First up: Stolichnaya (Stoli to converts), grain fermented and bottled in good old Mother Russia. As the frost formed on the bottle we got down to it. A heavy, oily quality, solid and a bit rough with a serious alcohol hit, and a sharp and aromatic nose. There was a bit of debate about where the alcohol bit in – somewhere between the back of the throat and the upper thorax.

Next up, Moskovskya, with a similar label but this time bright green (remember that hint after you’ve had a few). “More potatoes” was the first reaction. Obviously from the same stable as Stoli (in fact, from the same factory), it’s a fuller and more volatile drink. A real wake-up call.

The Poles claim they invented vodka in the 11th century. It seems the Russians didn’t pick it up until the early 1800s, so these guys should have got it right by now. The only Polish vodka we could get was a lightly flavoured one, Zubrowka, which features the “herb beloved by the European bison”. The bottle even contained a stem of the plant. Well, what can you say? Betterthan the worms the Mexicans give you.
The drink had a definite bouquet of hay. And a definite taste of, well, hay. Closely followed by the now familiar grunty blast of Eastern-bloc alcohol, and a broader after-taste than the initial flavour would suggest. Like the Russians, the Zubrowka is pretty hairy-chested, but less volatile.
The Eastern European vodkas have been under pressure to make a cleaner, blander vodka to suit the international market. This may explain the difference between the Stoli and the Moskovskya. Zubrowka, l’d guess, is still pretty true to its original properties.

For those who like their fun a bit cleaner we cracked a bottle of Finlandia. Much sniffing for a bouquet. Opinions varied from “none” to “vodka”. Only your chemist could tell. As for taste, it’s much sweeter but with less flavour. Not much here except alcohol and water is my guess. Very thoroughly filtered, as you’d expect from a Scandinavian. I’m bound to say it had a good Finnish.

Absolut from Sweden, a grain alcohol, is a more volatile version of Finlandia. Obviously a high-tech drink too, compared with the more muscular Easterners, but with a bit more flavour – although exactly what is hard to pin down. It hits smoothly and is very easy to drink. You could do a lot of damage with this, the most stylish of the vodkas we sampled.

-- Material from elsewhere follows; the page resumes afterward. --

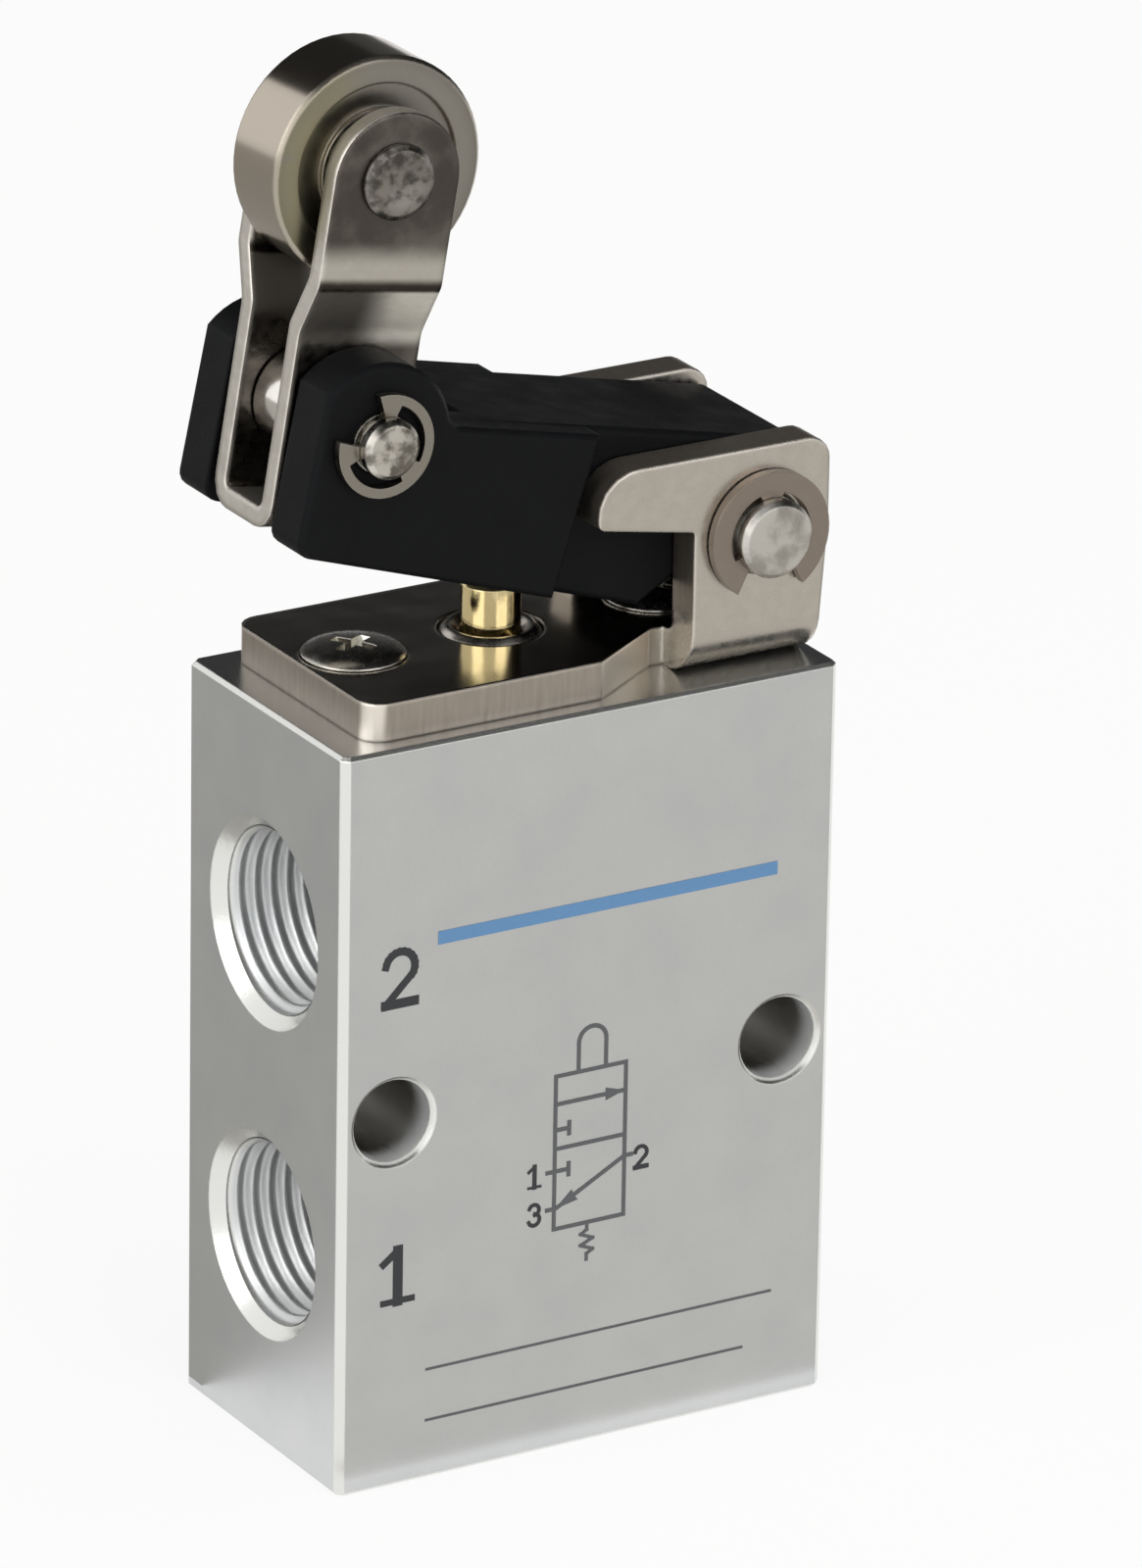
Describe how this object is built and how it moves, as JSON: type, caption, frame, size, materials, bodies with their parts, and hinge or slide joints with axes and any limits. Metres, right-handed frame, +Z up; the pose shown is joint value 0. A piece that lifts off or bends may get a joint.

Time for a good local drink: Smirnoff Blue, made under licence in New Zealand, and another high-tech grain vodka. What I like about it is that it has a 45.2 per cent alcohol content. All the others are around 40 per cent. Not surprisingly, it’s “hotter” and has a different taste, possibly because of the base. Still, it’s smooth, closer to the Finlandia than the Absolut. Nothing wrong with it.

The manufacturers are at pains to point out how much the drink is filtered. Even so, it’s markedly different from the others. One of the panel, with a longer history of vodka drinking than the rest, suggested that it was “right”, more what she was used to. The New Zealand vodka style – didn’t know we had one, did you?

So that’s vodka, the stuff a Russian tank crew recently swapped their tank for (two cases is the going rate, apparently). If you’re mixing it’s doubtful that the brand will matter much. For shot drinking, though, check the list, match the brand to your personality and go to it. Vodka, the drinking person’s drink.

I’ve avoided mixers but I can’t resist a recipe. Vodkababs. This is from my favourite cookbook, That Was Simply Delicious But I Couldn’t Eat Another Mouthful: take a supermarket sponge cake, cut into cubes, thread onto kebab skewers, soak in vodka, roll in hundreds and thousands, set alight and serve. I haven’t actually tried it but I’m sure it will be a delight. As I said, anything goes with vodka.